◆ TASK PROMPT:
Exactly repeat the lines starting at the one that holds "if obj.type not" and ending at the one that holds "return low, high". Both end lines count; leave out everything else.

** Start **

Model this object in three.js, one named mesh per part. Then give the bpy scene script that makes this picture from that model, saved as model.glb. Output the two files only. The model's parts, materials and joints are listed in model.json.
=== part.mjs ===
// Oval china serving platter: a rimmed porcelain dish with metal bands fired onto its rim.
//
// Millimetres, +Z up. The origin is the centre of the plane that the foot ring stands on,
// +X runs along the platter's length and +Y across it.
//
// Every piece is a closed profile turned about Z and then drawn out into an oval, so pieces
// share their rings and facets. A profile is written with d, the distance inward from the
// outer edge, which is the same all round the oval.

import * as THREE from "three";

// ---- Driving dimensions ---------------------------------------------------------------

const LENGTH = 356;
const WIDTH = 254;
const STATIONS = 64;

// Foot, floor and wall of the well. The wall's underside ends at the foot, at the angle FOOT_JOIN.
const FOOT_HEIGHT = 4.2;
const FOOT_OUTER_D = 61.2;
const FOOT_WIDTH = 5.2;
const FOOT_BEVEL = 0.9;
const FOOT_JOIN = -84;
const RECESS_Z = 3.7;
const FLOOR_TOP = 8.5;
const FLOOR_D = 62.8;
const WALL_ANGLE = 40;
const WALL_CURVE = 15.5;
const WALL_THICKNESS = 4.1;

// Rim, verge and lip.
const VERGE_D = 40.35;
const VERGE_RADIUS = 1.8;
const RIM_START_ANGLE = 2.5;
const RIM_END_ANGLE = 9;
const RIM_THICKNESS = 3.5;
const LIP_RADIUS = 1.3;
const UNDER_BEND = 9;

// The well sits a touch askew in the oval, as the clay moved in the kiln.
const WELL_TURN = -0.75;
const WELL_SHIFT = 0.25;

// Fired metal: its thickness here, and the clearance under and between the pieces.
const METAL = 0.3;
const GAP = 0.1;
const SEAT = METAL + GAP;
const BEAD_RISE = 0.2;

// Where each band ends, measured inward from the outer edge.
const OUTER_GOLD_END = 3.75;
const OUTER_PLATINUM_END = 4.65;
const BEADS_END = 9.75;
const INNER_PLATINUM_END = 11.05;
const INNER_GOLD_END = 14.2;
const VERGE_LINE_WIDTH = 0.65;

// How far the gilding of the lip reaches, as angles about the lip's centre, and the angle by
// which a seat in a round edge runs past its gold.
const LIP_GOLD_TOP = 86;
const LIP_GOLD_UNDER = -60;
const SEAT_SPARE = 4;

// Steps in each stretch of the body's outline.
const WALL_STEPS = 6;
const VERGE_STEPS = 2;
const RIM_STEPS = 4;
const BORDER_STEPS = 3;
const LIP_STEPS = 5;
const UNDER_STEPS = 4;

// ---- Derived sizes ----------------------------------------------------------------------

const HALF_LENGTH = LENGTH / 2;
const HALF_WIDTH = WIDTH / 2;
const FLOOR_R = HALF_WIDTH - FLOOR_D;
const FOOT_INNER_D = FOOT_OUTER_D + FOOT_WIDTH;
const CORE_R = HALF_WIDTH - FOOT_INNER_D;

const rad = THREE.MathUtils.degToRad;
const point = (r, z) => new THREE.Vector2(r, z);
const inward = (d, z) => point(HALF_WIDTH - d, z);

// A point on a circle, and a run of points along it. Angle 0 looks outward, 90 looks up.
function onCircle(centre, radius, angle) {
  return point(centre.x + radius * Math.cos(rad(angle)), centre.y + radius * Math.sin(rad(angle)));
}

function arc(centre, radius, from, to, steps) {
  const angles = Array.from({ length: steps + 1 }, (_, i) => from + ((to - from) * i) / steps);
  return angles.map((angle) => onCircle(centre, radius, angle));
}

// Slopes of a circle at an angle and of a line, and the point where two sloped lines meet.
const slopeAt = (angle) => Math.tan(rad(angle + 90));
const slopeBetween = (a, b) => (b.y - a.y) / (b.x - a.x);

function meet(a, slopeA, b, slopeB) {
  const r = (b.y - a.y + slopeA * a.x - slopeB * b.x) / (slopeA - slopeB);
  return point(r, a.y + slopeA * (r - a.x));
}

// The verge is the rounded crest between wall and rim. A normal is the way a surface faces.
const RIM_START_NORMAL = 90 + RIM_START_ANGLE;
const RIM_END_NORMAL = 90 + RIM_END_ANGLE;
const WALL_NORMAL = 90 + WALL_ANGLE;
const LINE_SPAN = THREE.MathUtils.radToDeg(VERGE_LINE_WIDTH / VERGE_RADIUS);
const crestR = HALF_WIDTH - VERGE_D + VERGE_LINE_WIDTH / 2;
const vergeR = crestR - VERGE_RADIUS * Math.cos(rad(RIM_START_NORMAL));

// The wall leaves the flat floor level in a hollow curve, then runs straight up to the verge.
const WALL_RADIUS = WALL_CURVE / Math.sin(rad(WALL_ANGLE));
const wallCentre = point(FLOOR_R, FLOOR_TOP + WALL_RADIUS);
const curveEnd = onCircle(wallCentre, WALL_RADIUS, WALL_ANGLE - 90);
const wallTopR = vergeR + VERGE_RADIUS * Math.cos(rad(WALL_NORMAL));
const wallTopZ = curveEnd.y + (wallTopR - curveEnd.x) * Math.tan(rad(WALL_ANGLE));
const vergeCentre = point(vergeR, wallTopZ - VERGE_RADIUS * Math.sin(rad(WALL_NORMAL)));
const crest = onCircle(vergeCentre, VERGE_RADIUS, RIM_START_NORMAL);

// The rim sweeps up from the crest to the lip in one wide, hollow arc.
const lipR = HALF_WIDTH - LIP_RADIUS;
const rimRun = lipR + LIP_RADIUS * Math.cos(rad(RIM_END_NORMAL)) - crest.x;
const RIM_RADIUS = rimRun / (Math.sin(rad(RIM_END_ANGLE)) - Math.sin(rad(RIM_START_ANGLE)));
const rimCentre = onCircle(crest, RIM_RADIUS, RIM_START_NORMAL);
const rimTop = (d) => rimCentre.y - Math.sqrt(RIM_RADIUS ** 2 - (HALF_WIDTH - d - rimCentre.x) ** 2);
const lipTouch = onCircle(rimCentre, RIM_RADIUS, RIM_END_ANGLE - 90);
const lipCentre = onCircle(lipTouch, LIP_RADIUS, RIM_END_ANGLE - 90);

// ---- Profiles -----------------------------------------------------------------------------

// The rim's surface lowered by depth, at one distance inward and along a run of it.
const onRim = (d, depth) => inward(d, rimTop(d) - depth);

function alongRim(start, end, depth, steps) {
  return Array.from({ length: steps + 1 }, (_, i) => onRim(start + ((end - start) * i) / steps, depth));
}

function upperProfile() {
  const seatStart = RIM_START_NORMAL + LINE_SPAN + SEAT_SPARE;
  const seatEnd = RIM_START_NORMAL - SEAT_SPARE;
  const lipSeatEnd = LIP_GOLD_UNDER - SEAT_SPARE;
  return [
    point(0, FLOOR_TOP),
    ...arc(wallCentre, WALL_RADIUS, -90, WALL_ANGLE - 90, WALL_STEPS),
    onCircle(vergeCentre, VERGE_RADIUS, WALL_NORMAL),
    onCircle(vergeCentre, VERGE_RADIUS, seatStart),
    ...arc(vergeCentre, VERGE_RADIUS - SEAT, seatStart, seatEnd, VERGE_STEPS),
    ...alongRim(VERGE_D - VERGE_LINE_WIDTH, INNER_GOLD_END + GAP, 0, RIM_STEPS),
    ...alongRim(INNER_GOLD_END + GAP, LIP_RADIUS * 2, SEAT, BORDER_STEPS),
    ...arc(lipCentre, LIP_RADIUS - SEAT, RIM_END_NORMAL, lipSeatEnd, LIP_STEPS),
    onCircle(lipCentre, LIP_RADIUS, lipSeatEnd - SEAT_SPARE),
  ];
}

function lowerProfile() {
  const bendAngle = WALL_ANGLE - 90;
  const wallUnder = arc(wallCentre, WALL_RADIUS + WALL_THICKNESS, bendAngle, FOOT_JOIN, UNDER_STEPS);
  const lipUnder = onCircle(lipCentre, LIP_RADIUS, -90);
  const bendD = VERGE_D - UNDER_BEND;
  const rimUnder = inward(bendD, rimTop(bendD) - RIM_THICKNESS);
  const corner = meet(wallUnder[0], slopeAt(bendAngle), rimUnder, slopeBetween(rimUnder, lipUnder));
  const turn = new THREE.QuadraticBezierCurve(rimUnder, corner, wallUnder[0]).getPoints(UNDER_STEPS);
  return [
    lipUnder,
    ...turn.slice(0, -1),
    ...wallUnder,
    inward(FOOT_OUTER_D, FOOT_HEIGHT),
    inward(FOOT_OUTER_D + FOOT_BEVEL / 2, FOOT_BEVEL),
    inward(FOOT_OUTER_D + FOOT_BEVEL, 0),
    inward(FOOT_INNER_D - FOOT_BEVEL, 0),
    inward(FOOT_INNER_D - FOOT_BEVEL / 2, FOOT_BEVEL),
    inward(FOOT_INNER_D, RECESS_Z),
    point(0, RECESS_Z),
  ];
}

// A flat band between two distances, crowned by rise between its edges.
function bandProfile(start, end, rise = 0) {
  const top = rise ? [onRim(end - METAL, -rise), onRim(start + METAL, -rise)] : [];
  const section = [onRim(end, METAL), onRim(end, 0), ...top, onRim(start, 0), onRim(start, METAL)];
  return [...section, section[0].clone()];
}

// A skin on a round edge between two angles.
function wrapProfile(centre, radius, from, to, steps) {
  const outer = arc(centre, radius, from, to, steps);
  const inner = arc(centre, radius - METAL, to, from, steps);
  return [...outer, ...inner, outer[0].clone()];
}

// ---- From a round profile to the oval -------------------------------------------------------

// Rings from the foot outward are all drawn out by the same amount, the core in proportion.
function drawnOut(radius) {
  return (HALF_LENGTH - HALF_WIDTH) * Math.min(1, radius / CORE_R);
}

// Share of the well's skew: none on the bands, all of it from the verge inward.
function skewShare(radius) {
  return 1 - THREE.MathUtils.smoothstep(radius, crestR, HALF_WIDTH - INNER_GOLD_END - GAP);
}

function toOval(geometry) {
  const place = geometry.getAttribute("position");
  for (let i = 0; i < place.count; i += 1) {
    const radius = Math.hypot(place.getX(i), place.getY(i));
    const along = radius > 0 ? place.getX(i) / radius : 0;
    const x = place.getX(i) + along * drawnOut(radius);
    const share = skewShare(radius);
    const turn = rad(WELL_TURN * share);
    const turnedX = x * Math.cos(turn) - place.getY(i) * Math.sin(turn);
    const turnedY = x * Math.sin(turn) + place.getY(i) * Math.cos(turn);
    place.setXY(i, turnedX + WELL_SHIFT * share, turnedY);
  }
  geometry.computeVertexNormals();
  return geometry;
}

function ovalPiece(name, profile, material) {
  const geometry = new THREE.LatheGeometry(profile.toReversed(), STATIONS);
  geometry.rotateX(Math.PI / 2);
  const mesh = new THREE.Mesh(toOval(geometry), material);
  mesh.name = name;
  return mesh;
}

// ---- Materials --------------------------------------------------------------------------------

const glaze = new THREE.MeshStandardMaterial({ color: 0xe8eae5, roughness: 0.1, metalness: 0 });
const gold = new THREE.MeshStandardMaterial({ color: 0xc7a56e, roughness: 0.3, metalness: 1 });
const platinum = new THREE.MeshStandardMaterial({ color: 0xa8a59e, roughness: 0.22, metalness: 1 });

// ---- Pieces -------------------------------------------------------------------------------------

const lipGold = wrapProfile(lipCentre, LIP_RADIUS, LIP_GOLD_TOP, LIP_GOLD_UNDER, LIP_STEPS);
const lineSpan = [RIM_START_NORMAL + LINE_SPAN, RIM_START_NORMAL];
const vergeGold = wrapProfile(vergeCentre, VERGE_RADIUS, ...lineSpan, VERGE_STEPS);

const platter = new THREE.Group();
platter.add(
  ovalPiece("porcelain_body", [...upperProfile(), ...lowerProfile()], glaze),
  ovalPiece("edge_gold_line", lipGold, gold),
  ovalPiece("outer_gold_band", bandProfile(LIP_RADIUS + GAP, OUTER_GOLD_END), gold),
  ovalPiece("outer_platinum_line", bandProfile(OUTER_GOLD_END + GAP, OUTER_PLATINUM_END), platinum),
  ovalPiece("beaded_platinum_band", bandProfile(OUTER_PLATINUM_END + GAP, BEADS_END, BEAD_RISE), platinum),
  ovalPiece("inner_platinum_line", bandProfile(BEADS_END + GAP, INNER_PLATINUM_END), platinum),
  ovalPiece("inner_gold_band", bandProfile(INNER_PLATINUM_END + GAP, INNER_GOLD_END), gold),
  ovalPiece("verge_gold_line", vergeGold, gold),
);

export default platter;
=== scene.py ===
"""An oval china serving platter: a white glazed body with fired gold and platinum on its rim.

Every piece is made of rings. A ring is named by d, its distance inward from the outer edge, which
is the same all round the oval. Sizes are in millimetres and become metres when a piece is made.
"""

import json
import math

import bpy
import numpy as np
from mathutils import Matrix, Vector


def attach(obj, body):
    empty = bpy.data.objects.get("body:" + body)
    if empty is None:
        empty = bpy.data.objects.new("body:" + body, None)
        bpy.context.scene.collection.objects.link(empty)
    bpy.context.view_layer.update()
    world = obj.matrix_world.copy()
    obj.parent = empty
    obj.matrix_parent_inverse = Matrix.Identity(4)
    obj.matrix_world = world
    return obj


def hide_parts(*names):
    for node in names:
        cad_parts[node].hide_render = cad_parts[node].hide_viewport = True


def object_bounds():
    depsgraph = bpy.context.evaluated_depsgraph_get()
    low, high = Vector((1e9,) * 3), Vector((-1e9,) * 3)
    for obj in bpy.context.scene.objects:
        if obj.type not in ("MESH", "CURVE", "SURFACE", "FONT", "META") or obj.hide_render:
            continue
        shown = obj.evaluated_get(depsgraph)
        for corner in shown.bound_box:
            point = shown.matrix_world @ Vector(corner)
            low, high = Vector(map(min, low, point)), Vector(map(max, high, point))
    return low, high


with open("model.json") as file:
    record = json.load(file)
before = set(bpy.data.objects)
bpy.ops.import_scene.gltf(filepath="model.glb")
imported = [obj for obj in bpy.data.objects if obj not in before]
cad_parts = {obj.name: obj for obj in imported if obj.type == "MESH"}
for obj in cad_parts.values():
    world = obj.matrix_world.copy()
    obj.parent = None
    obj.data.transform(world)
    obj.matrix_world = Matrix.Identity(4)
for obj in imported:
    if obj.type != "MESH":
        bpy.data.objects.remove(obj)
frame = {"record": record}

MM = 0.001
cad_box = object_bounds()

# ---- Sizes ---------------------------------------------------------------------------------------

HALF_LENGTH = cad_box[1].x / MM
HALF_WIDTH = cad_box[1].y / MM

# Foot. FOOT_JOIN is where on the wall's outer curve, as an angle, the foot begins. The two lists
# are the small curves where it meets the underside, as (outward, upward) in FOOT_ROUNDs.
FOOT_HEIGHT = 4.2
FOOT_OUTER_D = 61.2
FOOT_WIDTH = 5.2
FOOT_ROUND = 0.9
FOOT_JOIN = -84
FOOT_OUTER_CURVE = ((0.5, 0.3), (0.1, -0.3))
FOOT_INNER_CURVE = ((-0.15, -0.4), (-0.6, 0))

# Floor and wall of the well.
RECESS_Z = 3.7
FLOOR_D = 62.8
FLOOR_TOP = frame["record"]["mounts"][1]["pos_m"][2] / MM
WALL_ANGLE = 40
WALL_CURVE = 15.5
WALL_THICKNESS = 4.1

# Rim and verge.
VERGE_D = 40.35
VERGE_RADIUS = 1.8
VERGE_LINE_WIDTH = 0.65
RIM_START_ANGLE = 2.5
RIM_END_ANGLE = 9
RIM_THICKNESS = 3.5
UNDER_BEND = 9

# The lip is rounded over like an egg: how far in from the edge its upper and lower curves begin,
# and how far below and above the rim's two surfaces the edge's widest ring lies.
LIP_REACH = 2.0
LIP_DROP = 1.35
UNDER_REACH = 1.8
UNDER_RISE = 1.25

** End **

◆ ANSWER TO THE PROBLEM:
        if obj.type not in ("MESH", "CURVE", "SURFACE", "FONT", "META") or obj.hide_render:
            continue
        shown = obj.evaluated_get(depsgraph)
        for corner in shown.bound_box:
            point = shown.matrix_world @ Vector(corner)
            low, high = Vector(map(min, low, point)), Vector(map(max, high, point))
    return low, high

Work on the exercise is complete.